Applying the lemma to a specific BIP
- $H$ will be a Hilbert space, possibly infinite-dimensional.
- We observe data in $Y = \mathbb{R}^J$ for $J \in \mathbb{N}$.
- Specifically we observe $y = G(u) + \eta$.
- The forward operator $G: H \to Y$ is known, deterministic, and stable (Lipschitz continuous).
- The observational noise $\eta$ is independent of $u$ and is Gaussian: $\eta \sim \mathcal{N}(0,\Gamma)$ with $\Gamma$ SPD.
- Hence the potential is the quadratic misfit
- The prior $\mu_0$ on $u$ is not required to be Gaussian.
Theorem. The posterior $\mu^y$ is a locally Lipschitz continuous function of $y$. That is, for each $R > 0$, there exists $K$ such that for all $y, y’$ with bounded norm,
\[d_H(\mu^y, \mu^{y'}) \le K \|y - y'\|\]But remember that $K$ can easily be large when the noise covariance $\Gamma$ is small!
Maximum a posteriori (MAP) estimation
To build intuition, consider a BIP on $H = \mathbb{R}^N$, where the prior $\mu_0$ has a PDF $\rho_0$. The posterior $\mu^y$ also has a PDF $\rho^y$:
\[\rho^y(u) = \frac{\exp(-\Phi(u;y))}{Z^y} \rho_0(u)\]Take negative logarithms:
\[-\log \rho^y(u) = \Phi(u;y) - \log \rho_0(u) + \log Z^y\]Let’s further specialise to the case of a centred Gaussian prior, $\mu_0 = \mathcal{N}(0,C_0)$:
\[-\log \rho^y(u) = \Phi(u;y) + \frac{1}{2} \|C_0^{-1/2} u\|^2 + \log Z^y\]This is exactly the Tikhonov regularisation of the misfit function $\Phi$.

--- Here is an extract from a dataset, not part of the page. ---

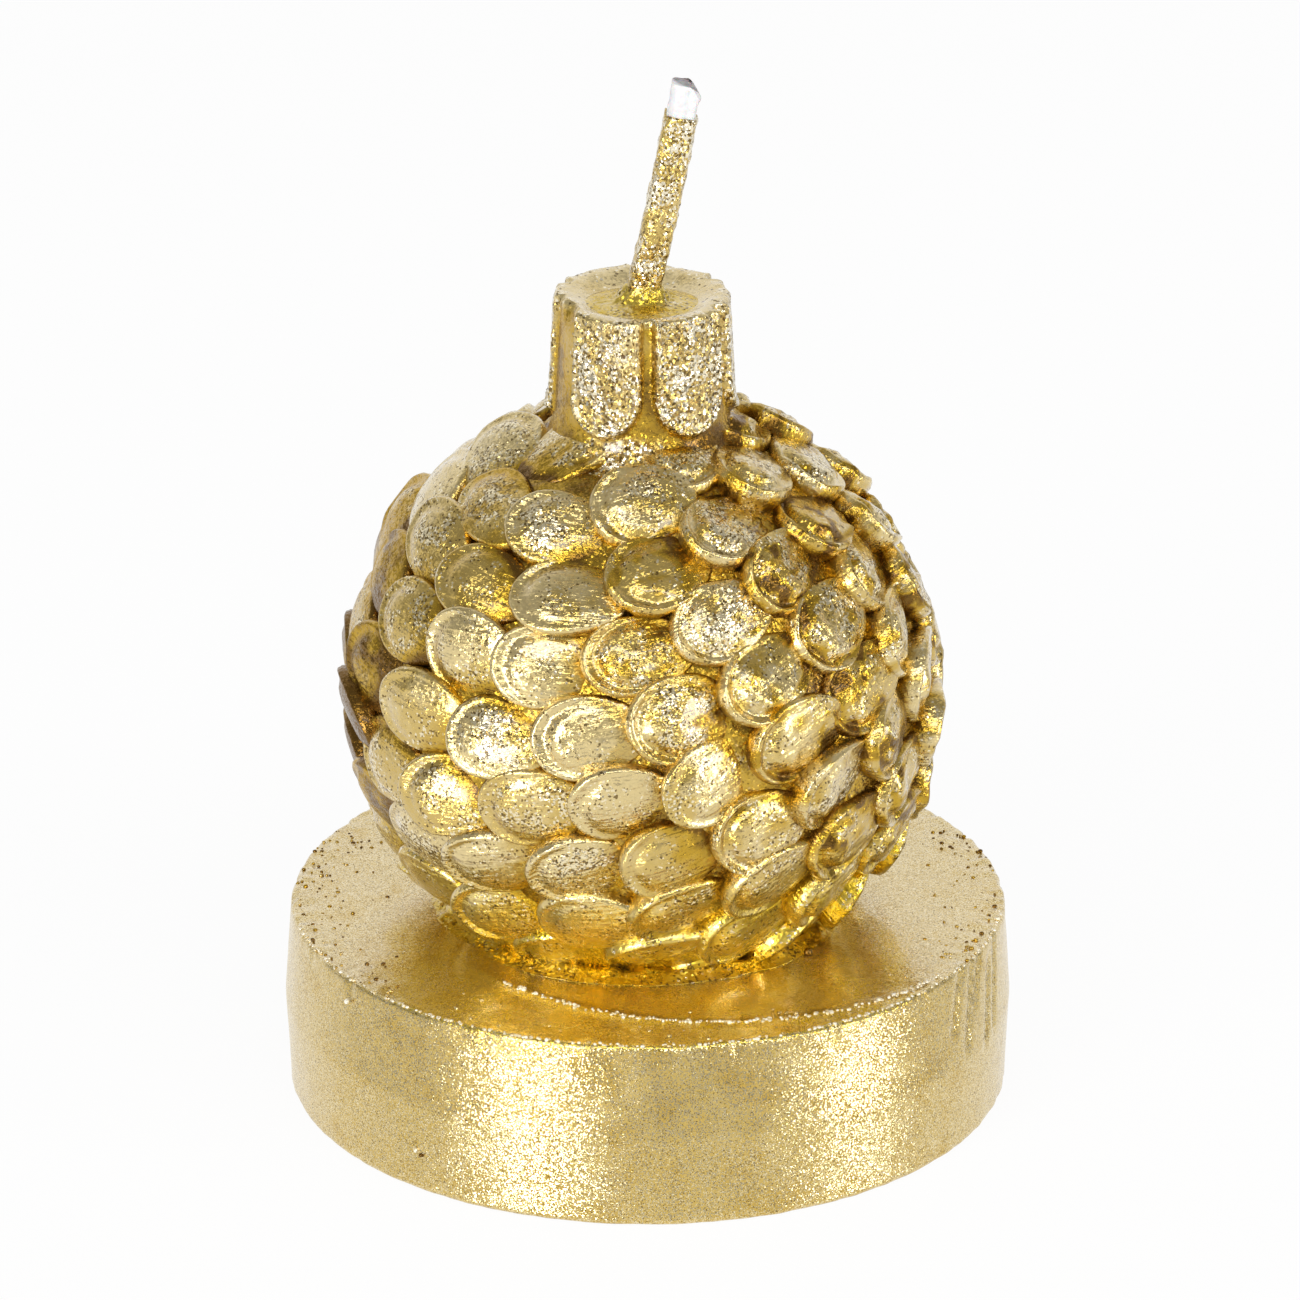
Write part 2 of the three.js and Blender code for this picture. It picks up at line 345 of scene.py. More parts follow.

Thus, Tikhonov-regularised misfit minimisation was finding a maximiser of the Bayesian posterior density (at least for Gaussian prior), i.e. a mode of the posterior distribution, or a maximum a posteriori (MAP) point. In some sense, these are “most likely points” under $\mu^y$.

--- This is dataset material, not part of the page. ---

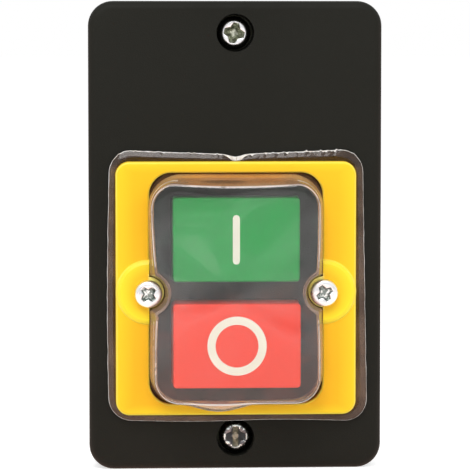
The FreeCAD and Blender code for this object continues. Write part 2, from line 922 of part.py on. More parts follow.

When $\dim H = \infty$, we have no uniform reference measure and no PDFs. We have to directly examine the $\mu^y$-probabilities of small balls and seek a MAP point. It turns out that there are many ways to make this mathematically precise, and in infinite dimensions, MAP estimation must be handled with care.
Gaussian process regression and kernel interpolation
Suppose that $u \sim \mathrm{GP}(m,k)$ on a set $X$, and we observe the values
\[y_j = u(z_j) + \eta_j\]at points $z_1, \ldots, z_J \in X$ with i.i.d. observational errors $\eta_j \sim \mathcal{N}(0,\sigma^2)$.
We are interested in the posterior/conditional process $u \mid y$, where $y \in \mathbb{R}^J$. As it turns out, $u \mid y$ is a Gaussian process with mean function $m^y$ and covariance function $k^y$ given by
\[m^y(z) = m(z) + k(z,\mathbf{z}) (k(\mathbf{z},\mathbf{z}) + \sigma^2 I)^{-1} (y - m(\mathbf{z}))\] \[k^y(z,z') = k(z,z') - k(z,\mathbf{z}) (k(\mathbf{z},\mathbf{z}) + \sigma^2 I)^{-1} k(\mathbf{z},z')\]where $\mathbf{z}$ denotes the vector of observation points and $k(\mathbf{z},\mathbf{z})$ is the $J \times J$ Gram matrix.
When $\sigma = 0$, i.e. when the data are noiseless, $u \mid y$ exactly interpolates the observations. In this case, $m^y$ is called the kernel interpolant of the data. In the noisy case $\sigma > 0$, we are performing regression.
We can (fairly easily) generalise the above to observations $y = Hu + \eta$ with $H$ being a “nice” linear operator acting on sample paths of $u$ and $\eta$ being Gaussian; e.g. local averages.
We may also be interested not so much in $u \mid y$ itself, but in the image of $u \mid y$ under a nice operator $T$, e.g.
\[Tu = \int_0^1 u(z) \, dz\]$Tu$ is again Gaussian! Its mean is an estimate for the integral and its covariance is an error indicator.